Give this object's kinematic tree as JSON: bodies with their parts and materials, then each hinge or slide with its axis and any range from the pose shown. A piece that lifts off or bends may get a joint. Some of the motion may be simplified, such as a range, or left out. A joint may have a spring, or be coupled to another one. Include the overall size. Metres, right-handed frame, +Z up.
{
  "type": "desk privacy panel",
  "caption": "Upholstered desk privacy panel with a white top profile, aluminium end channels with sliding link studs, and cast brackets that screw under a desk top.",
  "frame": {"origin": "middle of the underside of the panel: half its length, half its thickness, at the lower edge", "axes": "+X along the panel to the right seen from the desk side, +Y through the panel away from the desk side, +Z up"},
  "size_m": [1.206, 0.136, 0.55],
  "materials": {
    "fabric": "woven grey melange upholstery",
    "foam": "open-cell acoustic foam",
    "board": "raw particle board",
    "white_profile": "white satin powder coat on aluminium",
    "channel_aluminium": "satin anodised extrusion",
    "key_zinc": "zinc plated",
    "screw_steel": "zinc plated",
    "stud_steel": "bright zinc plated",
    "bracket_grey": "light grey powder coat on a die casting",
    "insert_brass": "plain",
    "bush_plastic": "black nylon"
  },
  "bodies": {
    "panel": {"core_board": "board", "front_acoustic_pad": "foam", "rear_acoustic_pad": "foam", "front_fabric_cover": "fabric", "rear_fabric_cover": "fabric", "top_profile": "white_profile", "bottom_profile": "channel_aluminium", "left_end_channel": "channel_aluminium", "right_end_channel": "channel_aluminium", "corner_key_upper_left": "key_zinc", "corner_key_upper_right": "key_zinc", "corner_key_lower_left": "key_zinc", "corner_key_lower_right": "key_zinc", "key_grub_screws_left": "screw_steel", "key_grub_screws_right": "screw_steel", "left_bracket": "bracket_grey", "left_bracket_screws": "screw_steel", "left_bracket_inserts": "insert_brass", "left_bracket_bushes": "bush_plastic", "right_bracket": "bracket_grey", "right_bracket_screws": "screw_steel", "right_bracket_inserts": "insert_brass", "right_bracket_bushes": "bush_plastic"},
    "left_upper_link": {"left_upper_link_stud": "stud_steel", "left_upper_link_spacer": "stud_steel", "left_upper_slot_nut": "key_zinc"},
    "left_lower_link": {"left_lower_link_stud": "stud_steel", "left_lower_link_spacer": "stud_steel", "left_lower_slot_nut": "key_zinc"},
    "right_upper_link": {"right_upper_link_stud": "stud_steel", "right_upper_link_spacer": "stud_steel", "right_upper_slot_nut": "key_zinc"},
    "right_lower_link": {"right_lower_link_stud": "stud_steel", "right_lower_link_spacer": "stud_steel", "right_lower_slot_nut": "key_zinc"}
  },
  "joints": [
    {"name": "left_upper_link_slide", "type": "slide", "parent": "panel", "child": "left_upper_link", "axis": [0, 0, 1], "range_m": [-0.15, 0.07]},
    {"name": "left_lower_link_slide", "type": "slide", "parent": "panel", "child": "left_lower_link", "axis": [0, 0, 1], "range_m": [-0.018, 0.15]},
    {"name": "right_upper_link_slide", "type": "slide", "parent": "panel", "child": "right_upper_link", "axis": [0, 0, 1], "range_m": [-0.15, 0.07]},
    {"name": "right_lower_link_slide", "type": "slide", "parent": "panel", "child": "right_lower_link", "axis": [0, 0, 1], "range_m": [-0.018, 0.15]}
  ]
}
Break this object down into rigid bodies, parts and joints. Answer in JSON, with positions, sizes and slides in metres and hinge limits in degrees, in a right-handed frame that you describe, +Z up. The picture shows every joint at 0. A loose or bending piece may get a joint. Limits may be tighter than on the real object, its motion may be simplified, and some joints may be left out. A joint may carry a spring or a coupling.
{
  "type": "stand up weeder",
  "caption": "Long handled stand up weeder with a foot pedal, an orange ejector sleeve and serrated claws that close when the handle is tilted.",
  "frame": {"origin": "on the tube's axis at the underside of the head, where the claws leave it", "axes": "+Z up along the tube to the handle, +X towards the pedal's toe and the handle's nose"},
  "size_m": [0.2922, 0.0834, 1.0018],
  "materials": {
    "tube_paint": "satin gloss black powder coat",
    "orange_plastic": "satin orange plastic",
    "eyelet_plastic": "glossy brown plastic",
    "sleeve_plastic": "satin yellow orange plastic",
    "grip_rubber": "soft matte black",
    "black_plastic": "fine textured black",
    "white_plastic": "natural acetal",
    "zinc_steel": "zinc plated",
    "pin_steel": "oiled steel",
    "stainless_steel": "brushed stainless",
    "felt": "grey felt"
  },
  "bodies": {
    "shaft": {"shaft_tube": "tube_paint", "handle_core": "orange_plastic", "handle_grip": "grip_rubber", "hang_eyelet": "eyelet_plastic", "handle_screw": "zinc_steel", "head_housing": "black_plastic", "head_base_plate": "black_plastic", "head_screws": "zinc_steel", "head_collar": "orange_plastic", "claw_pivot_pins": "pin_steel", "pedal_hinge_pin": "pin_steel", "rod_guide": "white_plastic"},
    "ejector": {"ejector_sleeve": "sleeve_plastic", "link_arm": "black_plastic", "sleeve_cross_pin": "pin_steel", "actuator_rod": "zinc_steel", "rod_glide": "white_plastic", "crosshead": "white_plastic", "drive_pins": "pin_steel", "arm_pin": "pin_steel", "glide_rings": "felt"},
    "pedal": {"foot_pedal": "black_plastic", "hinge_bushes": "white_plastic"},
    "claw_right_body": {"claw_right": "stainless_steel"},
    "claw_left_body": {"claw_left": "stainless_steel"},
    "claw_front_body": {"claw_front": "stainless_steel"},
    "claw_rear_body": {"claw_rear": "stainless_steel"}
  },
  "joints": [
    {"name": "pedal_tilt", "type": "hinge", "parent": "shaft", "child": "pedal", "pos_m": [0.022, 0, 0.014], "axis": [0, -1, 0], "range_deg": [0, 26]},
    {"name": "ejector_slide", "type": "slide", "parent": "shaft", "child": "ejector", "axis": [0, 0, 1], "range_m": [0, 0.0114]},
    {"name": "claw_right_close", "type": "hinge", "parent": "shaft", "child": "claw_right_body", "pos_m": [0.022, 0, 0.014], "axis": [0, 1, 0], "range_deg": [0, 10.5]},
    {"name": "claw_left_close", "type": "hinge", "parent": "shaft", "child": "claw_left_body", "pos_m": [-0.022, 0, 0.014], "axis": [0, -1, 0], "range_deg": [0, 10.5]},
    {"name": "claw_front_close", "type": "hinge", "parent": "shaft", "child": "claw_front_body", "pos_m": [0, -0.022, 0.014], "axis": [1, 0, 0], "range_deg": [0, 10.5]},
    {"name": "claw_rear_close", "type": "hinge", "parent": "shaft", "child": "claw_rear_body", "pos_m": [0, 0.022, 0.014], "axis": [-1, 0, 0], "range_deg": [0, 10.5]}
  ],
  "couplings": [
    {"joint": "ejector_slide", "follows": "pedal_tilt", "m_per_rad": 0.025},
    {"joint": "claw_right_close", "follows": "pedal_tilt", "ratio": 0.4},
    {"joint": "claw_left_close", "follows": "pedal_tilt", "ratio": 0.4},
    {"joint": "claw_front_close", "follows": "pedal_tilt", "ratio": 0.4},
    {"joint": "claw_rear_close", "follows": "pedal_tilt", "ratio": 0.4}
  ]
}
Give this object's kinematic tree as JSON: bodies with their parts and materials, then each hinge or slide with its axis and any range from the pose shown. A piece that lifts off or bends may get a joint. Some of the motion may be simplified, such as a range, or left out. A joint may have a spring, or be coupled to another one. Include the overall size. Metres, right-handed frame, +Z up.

□ □ □

## [Given exercise]
Return every line of the material exactly.

## [Exercise solution]
Give this object's kinematic tree as JSON: bodies with their parts and materials, then each hinge or slide with its axis and any range from the pose shown. A piece that lifts off or bends may get a joint. Some of the motion may be simplified, such as a range, or left out. A joint may have a spring, or be coupled to another one. Include the overall size. Metres, right-handed frame, +Z up.
{
  "type": "desk privacy panel",
  "caption": "Upholstered desk privacy panel with a white top profile, aluminium end channels with sliding link studs, and cast brackets that screw under a desk top.",
  "frame": {"origin": "middle of the underside of the panel: half its length, half its thickness, at the lower edge", "axes": "+X along the panel to the right seen from the desk side, +Y through the panel away from the desk side, +Z up"},
  "size_m": [1.206, 0.136, 0.55],
  "materials": {
    "fabric": "woven grey melange upholstery",
    "foam": "open-cell acoustic foam",
    "board": "raw particle board",
    "white_profile": "white satin powder coat on aluminium",
    "channel_aluminium": "satin anodised extrusion",
    "key_zinc": "zinc plated",
    "screw_steel": "zinc plated",
    "stud_steel": "bright zinc plated",
    "bracket_grey": "light grey powder coat on a die casting",
    "insert_brass": "plain",
    "bush_plastic": "black nylon"
  },
  "bodies": {
    "panel": {"core_board": "board", "front_acoustic_pad": "foam", "rear_acoustic_pad": "foam", "front_fabric_cover": "fabric", "rear_fabric_cover": "fabric", "top_profile": "white_profile", "bottom_profile": "channel_aluminium", "left_end_channel": "channel_aluminium", "right_end_channel": "channel_aluminium", "corner_key_upper_left": "key_zinc", "corner_key_upper_right": "key_zinc", "corner_key_lower_left": "key_zinc", "corner_key_lower_right": "key_zinc", "key_grub_screws_left": "screw_steel", "key_grub_screws_right": "screw_steel", "left_bracket": "bracket_grey", "left_bracket_screws": "screw_steel", "left_bracket_inserts": "insert_brass", "left_bracket_bushes": "bush_plastic", "right_bracket": "bracket_grey", "right_bracket_screws": "screw_steel", "right_bracket_inserts": "insert_brass", "right_bracket_bushes": "bush_plastic"},
    "left_upper_link": {"left_upper_link_stud": "stud_steel", "left_upper_link_spacer": "stud_steel", "left_upper_slot_nut": "key_zinc"},
    "left_lower_link": {"left_lower_link_stud": "stud_steel", "left_lower_link_spacer": "stud_steel", "left_lower_slot_nut": "key_zinc"},
    "right_upper_link": {"right_upper_link_stud": "stud_steel", "right_upper_link_spacer": "stud_steel", "right_upper_slot_nut": "key_zinc"},
    "right_lower_link": {"right_lower_link_stud": "stud_steel", "right_lower_link_spacer": "stud_steel", "right_lower_slot_nut": "key_zinc"}
  },
  "joints": [
    {"name": "left_upper_link_slide", "type": "slide", "parent": "panel", "child": "left_upper_link", "axis": [0, 0, 1], "range_m": [-0.15, 0.07]},
    {"name": "left_lower_link_slide", "type": "slide", "parent": "panel", "child": "left_lower_link", "axis": [0, 0, 1], "range_m": [-0.018, 0.15]},
    {"name": "right_upper_link_slide", "type": "slide", "parent": "panel", "child": "right_upper_link", "axis": [0, 0, 1], "range_m": [-0.15, 0.07]},
    {"name": "right_lower_link_slide", "type": "slide", "parent": "panel", "child": "right_lower_link", "axis": [0, 0, 1], "range_m": [-0.018, 0.15]}
  ]
}
Break this object down into rigid bodies, parts and joints. Answer in JSON, with positions, sizes and slides in metres and hinge limits in degrees, in a right-handed frame that you describe, +Z up. The picture shows every joint at 0. A loose or bending piece may get a joint. Limits may be tighter than on the real object, its motion may be simplified, and some joints may be left out. A joint may carry a spring or a coupling.
{
  "type": "stand up weeder",
  "caption": "Long handled stand up weeder with a foot pedal, an orange ejector sleeve and serrated claws that close when the handle is tilted.",
  "frame": {"origin": "on the tube's axis at the underside of the head, where the claws leave it", "axes": "+Z up along the tube to the handle, +X towards the pedal's toe and the handle's nose"},
  "size_m": [0.2922, 0.0834, 1.0018],
  "materials": {
    "tube_paint": "satin gloss black powder coat",
    "orange_plastic": "satin orange plastic",
    "eyelet_plastic": "glossy brown plastic",
    "sleeve_plastic": "satin yellow orange plastic",
    "grip_rubber": "soft matte black",
    "black_plastic": "fine textured black",
    "white_plastic": "natural acetal",
    "zinc_steel": "zinc plated",
    "pin_steel": "oiled steel",
    "stainless_steel": "brushed stainless",
    "felt": "grey felt"
  },
  "bodies": {
    "shaft": {"shaft_tube": "tube_paint", "handle_core": "orange_plastic", "handle_grip": "grip_rubber", "hang_eyelet": "eyelet_plastic", "handle_screw": "zinc_steel", "head_housing": "black_plastic", "head_base_plate": "black_plastic", "head_screws": "zinc_steel", "head_collar": "orange_plastic", "claw_pivot_pins": "pin_steel", "pedal_hinge_pin": "pin_steel", "rod_guide": "white_plastic"},
    "ejector": {"ejector_sleeve": "sleeve_plastic", "link_arm": "black_plastic", "sleeve_cross_pin": "pin_steel", "actuator_rod": "zinc_steel", "rod_glide": "white_plastic", "crosshead": "white_plastic", "drive_pins": "pin_steel", "arm_pin": "pin_steel", "glide_rings": "felt"},
    "pedal": {"foot_pedal": "black_plastic", "hinge_bushes": "white_plastic"},
    "claw_right_body": {"claw_right": "stainless_steel"},
    "claw_left_body": {"claw_left": "stainless_steel"},
    "claw_front_body": {"claw_front": "stainless_steel"},
    "claw_rear_body": {"claw_rear": "stainless_steel"}
  },
  "joints": [
    {"name": "pedal_tilt", "type": "hinge", "parent": "shaft", "child": "pedal", "pos_m": [0.022, 0, 0.014], "axis": [0, -1, 0], "range_deg": [0, 26]},
    {"name": "ejector_slide", "type": "slide", "parent": "shaft", "child": "ejector", "axis": [0, 0, 1], "range_m": [0, 0.0114]},
    {"name": "claw_right_close", "type": "hinge", "parent": "shaft", "child": "claw_right_body", "pos_m": [0.022, 0, 0.014], "axis": [0, 1, 0], "range_deg": [0, 10.5]},
    {"name": "claw_left_close", "type": "hinge", "parent": "shaft", "child": "claw_left_body", "pos_m": [-0.022, 0, 0.014], "axis": [0, -1, 0], "range_deg": [0, 10.5]},
    {"name": "claw_front_close", "type": "hinge", "parent": "shaft", "child": "claw_front_body", "pos_m": [0, -0.022, 0.014], "axis": [1, 0, 0], "range_deg": [0, 10.5]},
    {"name": "claw_rear_close", "type": "hinge", "parent": "shaft", "child": "claw_rear_body", "pos_m": [0, 0.022, 0.014], "axis": [-1, 0, 0], "range_deg": [0, 10.5]}
  ],
  "couplings": [
    {"joint": "ejector_slide", "follows": "pedal_tilt", "m_per_rad": 0.025},
    {"joint": "claw_right_close", "follows": "pedal_tilt", "ratio": 0.4},
    {"joint": "claw_left_close", "follows": "pedal_tilt", "ratio": 0.4},
    {"joint": "claw_front_close", "follows": "pedal_tilt", "ratio": 0.4},
    {"joint": "claw_rear_close", "follows": "pedal_tilt", "ratio": 0.4}
  ]
}
Give this object's kinematic tree as JSON: bodies with their parts and materials, then each hinge or slide with its axis and any range from the pose shown. A piece that lifts off or bends may get a joint. Some of the motion may be simplified, such as a range, or left out. A joint may have a spring, or be coupled to another one. Include the overall size. Metres, right-handed frame, +Z up.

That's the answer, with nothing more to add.